If budget is limited, ask what will have the greatest impact first. A focused, well-built website with clear service pages and strong calls to action is often more effective than a large site full of thin content.
Give a real deadline and the reason behind it. A new business launch, seasonal campaign, event or lease opening may create a fixed date. If the deadline is flexible, say that too. Rushed decisions can affect quality, particularly when content, photography or third-party systems are involved.
Finally, name the people who will provide feedback and approve the work. Too many uncoordinated opinions can stall a project. It is better to gather internal feedback, agree on a position and send one clear response to the designer. This keeps collaboration constructive and protects the launch schedule.
Ask what happens after the website goes live
Launching a site is a milestone, not the finish line. Ask how updates, security, backups, hosting, performance checks and support will be handled. You should also discuss analytics and conversion tracking so you can see whether the site is generating the results set out in your brief.

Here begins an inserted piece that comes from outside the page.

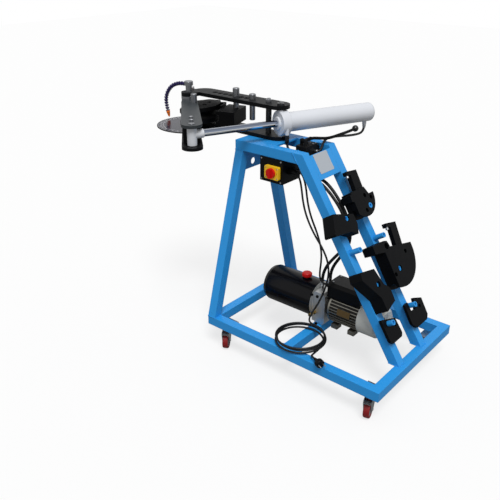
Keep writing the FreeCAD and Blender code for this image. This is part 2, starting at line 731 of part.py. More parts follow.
def make_pedal(corner, where, turn, half_tread):
    """A brake tab on a sleeve between the fork's sides, pressed down on the tread."""
    width = "(2 * %s - 1)" % half_tread
    outline = [("-5", "-3"), ("4", "-5"), ("24", "6"), ("26", "9"), ("4", "4"), ("-3", "5")]
    body = new_body(corner + "_pedal_body")
    sketch = new_sketch(body, "XZ_Plane")
    draw_polygon(sketch, outline)
    draw_circle(sketch, "0", "0", "2.5 + running_fit")
    pad(body, sketch, width, centred=True)
    local_place(body, where, turn, "caster_trail + 18", "0", "wheel_radius + 41")
    node(corner + "_brake_pedal", body)


# Spare formers that hang on the rack's pegs

def rack_plate(name, points, thickness, holes, out="rack_gap"):
    """A flat former of one outline with round holes, hung on the rack."""
    body = new_body(name)
    rack_place(body, out=out)
    sketch = new_sketch(body)
    draw_polygon(sketch, points)
    for x, y, radius in holes:
        draw_circle(sketch, x, y, radius)
    pad(body, sketch, thickness)
    return body


def spare_die(name, centre, radius, thickness, flat, arm, boss, holes):
    """A half-round die with its tube groove, hook arm and clamp boss."""
    middle_x, middle_y = centre
    wheel = cylinder(name + "_wheel", 0, 0, 0, radius, thickness)
    rack_place(wheel, middle_x, middle_y, "rack_gap")
    groove = torus(name + "_groove", 0, 0, 0, radius, "tube_radius + groove_play")
    rack_place(groove, middle_x, middle_y, "rack_gap + %s / 2" % thickness)
    half = rack_plate(name + "_half", flat, thickness, ())
    body = common(name + "_sector", cut(name + "_grooved", wheel, groove), half)
    arm_bar = rack_plate(name + "_arm", arm, "arm_bar", (), "rack_gap + %s - arm_bar - 8" % thickness)
    boss_block = rack_plate(name + "_boss", boss, thickness, ())
    drills = []
    for number, (x, y, bore) in enumerate(holes):
        drill = cylinder("%s_drill_%d" % (name, number), 0, 0, 0, bore, "%s + 2" % thickness)
        rack_place(drill, x, y, "rack_gap - 1")
        drills.append(drill)
    return cut(name, fuse(name + "_fused", body, arm_bar, boss_block), *drills)


def make_formers():
    peg_hole = "peg_radius + peg_fit"
    small = spare_die(
        "small_die", ("360", "662"), "86", "50",
        [("300", "570"), ("450", "570"), ("450", "656"), ("414", "656"), ("400", "690"),
         ("306", "690")],
        [("350", "650"), ("402", "650"), ("413", "764"), ("345", "772"), ("343", "758"),
         ("364", "752")],
        [("291", "655"), ("345", "640"), ("352", "686"), ("294", "682")],
        [("back_peg_y", "peg_fourth", peg_hole), ("383", "657", "9"), ("418", "640", "9"),
         ("358", "600", "9")])
    large = spare_die(
        "large_die", ("398", "394"), "136", "55",
        [("336", "250"), ("545", "250"), ("545", "396"), ("482", "410"), ("345", "440")],
        [("440", "400"), ("484", "400"), ("507", "503"), ("436", "517"), ("434", "500"),
         ("459", "494")],
        [("281", "434"), ("352", "418"), ("390", "432"), ("384", "456"), ("366", "462"),
         ("284", "468")],
        [("back_peg_y", "peg_second", peg_hole), ("368", "438", "13"), ("474", "379", "9"),
         ("350", "322", "9")])
    node("half_round_dies", group("half_round_dies_group", small, large))
    blocks = [
        rack_plate("small_block", [("104", "572"), ("201", "559"), ("238", "538"),
                                   ("258", "575"), ("258", "614"), ("144", "649")], "55",
                   [("front_peg_y", "peg_fourth", peg_hole)]),
        rack_plate("stepped_block", [("133", "379"), ("196", "282"), ("196", "226"),
                                     ("266", "243"), ("270", "296"), ("244", "322"),
                                     ("226", "393"), ("142", "409")], "60",
                   [("front_peg_y", "peg_second", peg_hole)])]
    for block, corner in zip(blocks, (("104", "572"), ("142", "409"))):
        round_edges(block, "6", upright_at(corner))
    front = rack_plate("front_hanger", [("178", "112"), ("190", "100"), ("258", "100"),
                                        ("270", "112"), ("266", "177"), ("178", "204")], "hanger_depth",
                       [("front_peg_y", "peg_first", peg_hole), ("249", "157", "8")],
                       "rack_gap + 12")
    back = rack_plate("back_hanger", [("352", "110"), ("372", "84"), ("460", "84"),
                                      ("478", "100"), ("484", "172"), ("432", "192"),
                                      ("416", "150"), ("408", "150"), ("384", "150"),
                                      ("381.4", "163"), ("381.4", "192"), ("358", "190")], "hanger_depth",
                      [("450", "149", "8")], "rack_gap + 12")
    round_edges(front, "11", upright_at(("178", "112"), ("270", "112")))
    round_edges(back, "12", upright_at(("352", "110"), ("372", "84"), ("460", "84")))
    node("spare_blocks", group("spare_blocks_group", front, back, *blocks))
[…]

SEO deserves the same practical approach. A well-designed website provides a strong base, but visibility depends on page content, local relevance, technical setup and ongoing effort. If search visibility is a priority, raise it at the briefing stage rather than adding it after the pages have been designed.
At BONI Technology, we find the strongest projects begin with an open conversation about business goals, not a hurried list of design preferences. Bring the information you have, be clear about what you do not yet know, and ask your designer to challenge assumptions where needed. A well-briefed website is not simply a better-looking asset. It is a clearer route between the customers you want and the action you need them to take.